J'aimerais insérer des logos Facebook, Twitter etc dans mes signatures mails, avec les liens vers les pages correspondantes. Jusqu'ici tout va bien, je fais glisser les fichiers image (.jpg ou .png) dans la signature, Edition >*ajouter un lien (ou Cmd-K). 

Mais comme rien n'est facile, un trait bleu vient se glisser entre chacun de mes logos (seul un espace les sépare normalement), trait qui correspond en fait au soulignement bleu du lien hypertexte du logo précédent... 

J'aimerais donc enlever ce trait bleu, mais garder le lien du logo...ce que je n'arrive pas à faire ! Si je supprime le lien de cet espace, le lien du logo est également supprimé...
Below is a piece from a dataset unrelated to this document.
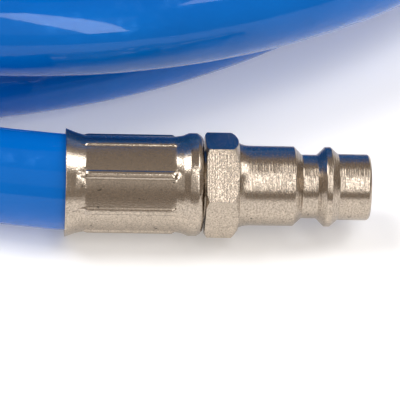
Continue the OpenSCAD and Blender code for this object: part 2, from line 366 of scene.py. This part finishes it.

Bref j'espère que c'est assez clair, et que vous pourrez m'aider ! Merci d'avance !


----------



## pascalformac (6 Mars 2014)

bienvenue

pour etre 100 % certain
en fait ce que sembles  rechercher  c'est que dans ta signature
le lien soit masqué DANS l'image de facon indiscernable


pas si simple
( et assez inutile car pas franc du collier, 90% des gens ne penseront même *pas* que c'est un lien et ne cliqueront *pas* ,  alors qu'avec un texte de lien hypertext  en typo lien hypertext  là tout le monde connait , mais bon  chacun ses envies)

si tu veux te lancer
How to Make an HTML Signature in Apple Mail for Mavericks OS X 10.9


----------



## gotiab (6 Mars 2014)

Idée à creuser, effectivement, mais j'ai lu qu'une signature en HTML serait à éviter car pas encore lue par tout le monde...qu'en penses-tu ? 

Et sinon, des plans B ? 

Merci !


----------



## gotiab (12 Mars 2014)

Finalement j'ai trouvé une solution toute bête : sélectionner le trait de soulignement et...changer sa couleur ! Une fois blanc (plutôt que bleu) il "disparaît" !


----------